“Danny” was Dan Stuart of Green on Red, and “Dusty” was Steve Wynn of The Dream Syndicate, and in early 1985, they convened in a studio in Los Angeles with a bunch of their friends and spend 36 beer-and-whiskey fueled hours recording one of my all-time favorite one-off records, The Lost Weekend.
Populating the album with an endless series of boozers, dreamers and losers, Danny & Dusty — along with ringers Sid Griffin, Stephen McCarthy & Tom Stevens from The Long Ryders, Dennis Duck of The Dream Syndicate & MVP Chris Cavacas of Green on Red — cobbled together an album that sounded like The Replacements decided to follow Let it Be with a boozy, fucked-up version of Let it Bleed.
The result was an album that I loved more than any individual Long Ryders, Green on Red or Dream Syndicate — with the exception of The Days of Wine & Roses of course — albums, not to mention more than any Rolling Stones album after Some Girls.
The Lost Weekend is kicked off by “The Word is Out,” which breaks the mythology slightly by being recorded a year earlier, but basically sets the template both musically and lyrically.
Musically, it kicks off as a classic country song, performed at at a speed that their cowpunk contemporaries would have nodded their approval at as Danny & Dusty set the stage trading off verses:
I was feeling very sad and so low
I went looking for some liquid sympathy
Went and found some bums down by the depot
And the bastards went and called the cops on me
I figure somewhere in this world it’s happy hour
So I went down to get properly disposed
Went ‘n’ ordered me a whisky sour
And the man said “sorry son we’re closed”

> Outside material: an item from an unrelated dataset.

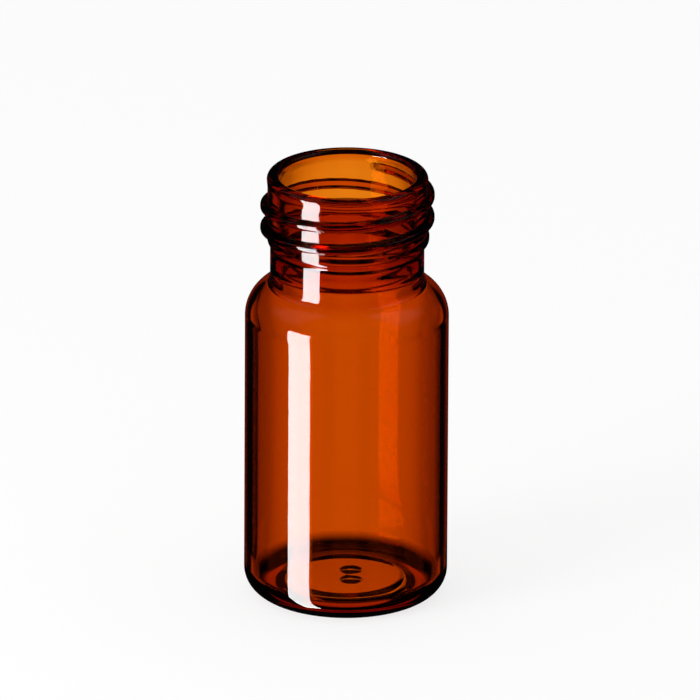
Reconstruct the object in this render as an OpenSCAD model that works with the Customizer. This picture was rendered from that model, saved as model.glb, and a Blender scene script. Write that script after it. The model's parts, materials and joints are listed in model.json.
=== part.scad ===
// Amber glass sample vial with a continuous screw thread on the neck.
// One piece of glass: a straight round body, a rounded shoulder, a plain waist,
// a threaded neck with a fire-polished lip, and a base that is pushed up a little.
// Millimetres, +Z up, standing on z = 0 with the axis of the vial on the Z axis.

/* [Body] */
// Outside diameter of the body
body_d = 28; // [25:0.5:40]
// Height from the standing ring to the top of the lip
height = 61; // [48:1:110]
// Thickness of the side wall
wall = 1.1; // [0.9:0.1:1.8]
// Radius of the rounded shoulder, on the outside
shoulder_r = 5.2; // [4:0.1:6.4]
// Radius of the rounded edge under the body, on the outside
heel_r = 3.5; // [1.6:0.1:3.8]

/* [Base] */
// Thickness of the glass over the standing ring
floor_t = 1.65; // [1.2:0.05:2.2]
// Radius of the inside corner between floor and side wall
floor_corner_r = 2.4; // [1.2:0.1:3]
// Diameter of the pushed-up middle, under the base
push_d = 15.6; // [10:0.2:15.6]
// Rise of the pushed-up middle at its edge, under the base
push_rise = 1.3; // [0.4:0.05:1.4]
// Width of the slope from the pushed-up middle down to the standing ring
push_slope_w = 2; // [1:0.1:2]
// Diameter of the raised middle of the floor, inside
floor_mid_d = 14.4; // [10:0.2:15]
// Rise of the raised middle of the floor at its edge, inside
floor_rise = 0.7; // [0.3:0.05:1.2]
// Width of the slope round the raised middle of the floor
floor_slope_w = 2.6; // [1:0.1:3]
// How much more both middles rise from their edge to their centre
crown = 0.15; // [0.05:0.05:0.3]
// Width of each of the two shallow forming marks under the middle
mark_w = 3; // [1.6:0.1:3.4]
// Depth of the forming marks
mark_depth = 0.25; // [0.1:0.05:0.4]
// Distance between the centres of the forming marks
mark_gap = 3.6; // [3.5:0.1:5]
// How far the pair of forming marks is off the axis, along X
mark_shift = 0.7; // [0:0.1:1.5]

/* [Neck] */
// Diameter of the mouth and of the bore through the neck
bore_d = 18.5; // [14:0.1:18.7]
// Diameter of the neck between the turns of the thread
root_d = 21.95; // [21.3:0.05:22.6]
// Outside diameter of the lip
lip_d = 22.15; // [21.8:0.05:22.8]
// Radius of the rounded lip
lip_r = 0.8; // [0.4:0.05:0.85]
// Height of the lip, down to the plain part of the neck
lip_h = 1.9; // [1.2:0.1:2.2]
// Diameter of the plain waist under the thread
waist_d = 21.15; // [20.6:0.05:21.9]
// Height from the top of the lip down to the top of the waist
thread_zone_h = 10.6; // [10:0.1:12]
// Height of the slope from the threaded part in to the waist
waist_slope_h = 1.6; // [0.8:0.1:2]
// Height from the top of the lip down to the fillet of the shoulder
neck_h = 15.3; // [14:0.1:18]
// Radius of the fillet between waist and shoulder, on the outside
neck_fillet_r = 0.6; // [0.4:0.1:1.6]

/* [Thread] */
// Diameter over the crest of the thread
crest_d = 23.9; // [23.2:0.05:24.4]
// Rise of the thread in one turn
pitch = 3.175; // [2.6:0.025:3.4]
// Width of the thread where it meets the neck
thread_w = 2; // [1.4:0.1:2.4]
// Height from the top of the lip down to the middle of the thread where it starts
thread_drop = 2.35; // [2.2:0.05:3]
// Direction of the start of the thread, about the axis
start_angle = 76; // [0:1:359]
// Angle that the whole thread runs through
sweep_angle = 862; // [500:1:900]
// Angle over which the thread grows to its full height
lead_in = 16; // [8:1:60]
// Angle over which the thread fades out
run_out = 180; // [60:1:400]

/* [Hidden] */
$fn = 96;

body_r = body_d / 2;
cavity_r = body_r - wall;
bore_r = bore_d / 2;
root_r = root_d / 2;
lip_out_r = lip_d / 2;
waist_r = waist_d / 2;
crest_r = crest_d / 2;
push_r = push_d / 2;
floor_mid_r = floor_mid_d / 2;
foot_r = body_r - heel_r;
floor_edge_r = cavity_r - floor_corner_r;

// The shoulder is an arc about shoulder_c. It meets the vertical waist in a fillet
// that touches both, so the centre of the fillet follows from the two radii.
shoulder_c = body_r - shoulder_r;
function rise_between(arcs, across) = sqrt(arcs * arcs - across * across);
fillet_c = waist_r + neck_fillet_r;
fillet_z = height - neck_h;
shoulder_z = fillet_z - rise_between(shoulder_r + neck_fillet_r, fillet_c - shoulder_c);
shoulder_end = atan2(fillet_z - shoulder_z, fillet_c - shoulder_c);

// The inside of the shoulder runs parallel to the outside, and opens from the bore
// in a softer fillet that is thicker by the wall of the waist.
cavity_shoulder_r = shoulder_r - wall;
throat_r = neck_fillet_r + waist_r - bore_r;
throat_c = bore_r + throat_r;
throat_z = shoulder_z + rise_between(cavity_shoulder_r + throat_r, throat_c - shoulder_c);
throat_end = atan2(throat_z - shoulder_z, throat_c - shoulder_c);

arc_steps = 10;
thread_step = 7.5;      // degrees between two sections of the thread
ridge_steps = 10;       // strips across the thread
bury = 0.4;             // depth of the thread's foot inside the wall of the neck
thread_stations = ceil(sweep_angle / thread_step);

// Points of an arc in the plane of the profile, from angle a to angle b.
function arc(x, z, r, a, b, steps = arc_steps) =
    [for (i = [0:steps]) let (t = a + (b - a) * i / steps) [x + r * cos(t), z + r * sin(t)]];

// Points of a low dome from the axis out to radius r, rising by h over height z.
function dome(r, h, z, steps = arc_steps) =
    let (ball = (r * r + h * h) / (2 * h), half = asin(r / ball))
    [for (i = [0:steps]) let (t = half * i / steps) [ball * sin(t), z + h - ball * (1 - cos(t))]];

// Points of a slope between two radii, level at both ends. Its first point is left out.
function slope(r1, z1, r2, z2, steps = arc_steps) =
    [for (i = [1:steps]) let (t = i / steps, ease = (1 - cos(180 * t)) / 2)
        [r1 + (r2 - r1) * t, z1 + (z2 - z1) * ease]];

function reversed(points) = [for (i = [len(points) - 1:-1:0]) points[i]];

// Outside of the vial, from the middle of the base up to the lip.
outside = concat(
    dome(push_r, crown, push_rise),
    slope(push_r, push_rise, push_r + push_slope_w, 0),
    arc(foot_r, heel_r, heel_r, -90, 0),
    arc(shoulder_c, shoulder_z, shoulder_r, 0, shoulder_end),
    arc(fillet_c, fillet_z, neck_fillet_r, shoulder_end + 180, 180),
    [[waist_r, height - thread_zone_h], [root_r, height - thread_zone_h + waist_slope_h],
     [root_r, height - lip_h]],
    arc(lip_out_r - lip_r, height - lip_r, lip_r, 0, 90)
);

// Inside of the vial, from the middle of the floor up to the lip.
inside = concat(
    dome(floor_mid_r, crown, floor_t + floor_rise),
    slope(floor_mid_r, floor_t + floor_rise, floor_mid_r + floor_slope_w, floor_t),
    arc(floor_edge_r, floor_t + floor_corner_r, floor_corner_r, -90, 0),
    arc(shoulder_c, shoulder_z, cavity_shoulder_r, 0, throat_end),
    arc(throat_c, throat_z, throat_r, throat_end + 180, 180),
    arc(bore_r + lip_r, height - lip_r, lip_r, 180, 90)
);

// Height of the thread above the neck, from 0 to 1, a given angle after its start.
function swell(a) =
    let (grown = min(1, a / lead_in), faded = max(0, (a - sweep_angle + run_out) / run_out))
    sin(90 * grown) * (1 - faded * faded);

// Outline across the thread: flat on the crest, with hollow flanks into the neck.
function ridge(u) = (1 + cos(180 * u * u)) / 2;

// One section of the thread, at angle a after its start. Its foot is inside the wall.
function thread_section(a) =
    let (
        turn = start_angle - a,
        z = height - thread_drop - pitch * a / 360,
        top = (crest_r - waist_r + bury) * swell(a)
    )
    concat(
        [for (i = [0:ridge_steps]) let (u = 2 * i / ridge_steps - 1, r = waist_r - bury + top * ridge(u))
            [r * cos(turn), r * sin(turn), z + u * thread_w / 2]],
        [[(waist_r - 2 * bury) * cos(turn), (waist_r - 2 * bury) * sin(turn), z]]
    );

module glass_wall() {
    rotate_extrude()
        polygon(concat(outside, reversed(inside)));
}

module thread() {
    ring = ridge_steps + 2;
    last = thread_stations * ring;
    points = [for (s = [0:thread_stations]) each thread_section(min(sweep_angle, s * thread_step))];
    sides = [
        for (s = [0:thread_stations - 1], i = [0:ring - 1])
            let (j = (i + 1) % ring, a = s * ring, b = a + ring)
            each [[a + i, b + i, a + j], [a + j, b + i, b + j]]
    ];
    start_cap = [for (i = [1:ring - 2]) [0, i, i + 1]];
    end_cap = [for (i = [1:ring - 2]) [last, last + i + 1, last + i]];
    polyhedron(points = points, faces = concat(sides, start_cap, end_cap), convexity = 8);
}

// Two shallow round marks that the forming tool leaves under the middle of the base.
module forming_marks() {
    ball = (mark_w * mark_w / 4 + mark_depth * mark_depth) / (2 * mark_depth);
    for (side = [-1, 1])
        translate([mark_shift, side * mark_gap / 2, push_rise + crown + mark_depth - ball])
            sphere(ball);
}

module vial() {
    color("#a8480a")
        difference() {
            union() {
                glass_wall();
                thread();
            }
            forming_marks();
        }
}

vial();
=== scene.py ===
"""Amber glass sample vial: the finished glass, the floor it stands on, the studio light and the camera.

All lengths are in metres, with +Z up along the axis of the vial and -Y towards the front.
"""

import json
import logging
import math
from dataclasses import dataclass
from enum import Enum

import bmesh
import bpy
from mathutils import Matrix, Vector, noise

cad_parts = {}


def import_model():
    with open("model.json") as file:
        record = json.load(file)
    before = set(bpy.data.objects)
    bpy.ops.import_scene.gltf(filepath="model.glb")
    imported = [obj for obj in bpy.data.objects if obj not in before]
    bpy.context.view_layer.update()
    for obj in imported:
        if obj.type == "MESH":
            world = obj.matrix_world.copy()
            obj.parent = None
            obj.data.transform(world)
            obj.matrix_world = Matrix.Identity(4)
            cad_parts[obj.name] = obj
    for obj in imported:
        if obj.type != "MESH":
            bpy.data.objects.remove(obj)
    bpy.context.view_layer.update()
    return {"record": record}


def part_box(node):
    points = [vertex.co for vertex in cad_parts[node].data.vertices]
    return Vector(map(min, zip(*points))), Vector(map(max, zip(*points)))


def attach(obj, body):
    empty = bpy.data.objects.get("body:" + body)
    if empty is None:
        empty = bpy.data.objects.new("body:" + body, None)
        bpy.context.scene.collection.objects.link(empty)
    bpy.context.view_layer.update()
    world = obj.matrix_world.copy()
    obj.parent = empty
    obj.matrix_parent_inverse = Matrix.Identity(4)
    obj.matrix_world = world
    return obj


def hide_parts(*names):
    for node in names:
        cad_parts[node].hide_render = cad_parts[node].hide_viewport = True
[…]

And with Stephen McCarthy kicking in a lap steel hooks and Chris Cacavas making like the reincarnation of Nicky Hopkins, they barrel into the chorus:
Seems that lately I’ve been paying
For things I used to get for free
Don’t you know I hear the music’s playing
Whoa! I know the word is out on me
With the whole song going into stop-time as they gleefully sing “Well!, I know the word is out on me,” you get the impression that they’re not so much complaining that the whole world is onto them, but celebrating that fact.
One of the themes that I return to over and over again in “Certain Songs” is that I love music that sounds like it was fun to make. Where you can practically see the people in the studio grinning at each other as they either find the pocket or — even better — fall out of the pocket but get caught just before they hit the floor.
No full album I’ve ever owned epitomizes that spirit than The Lost Weekend.
Not even the long-awaited surprise sequel, 2007’s Cast Iron Soul, came close. By that time, of course, we were all older and wiser, understanding that while a lost weekend is good fun, lost decades does nobody any good.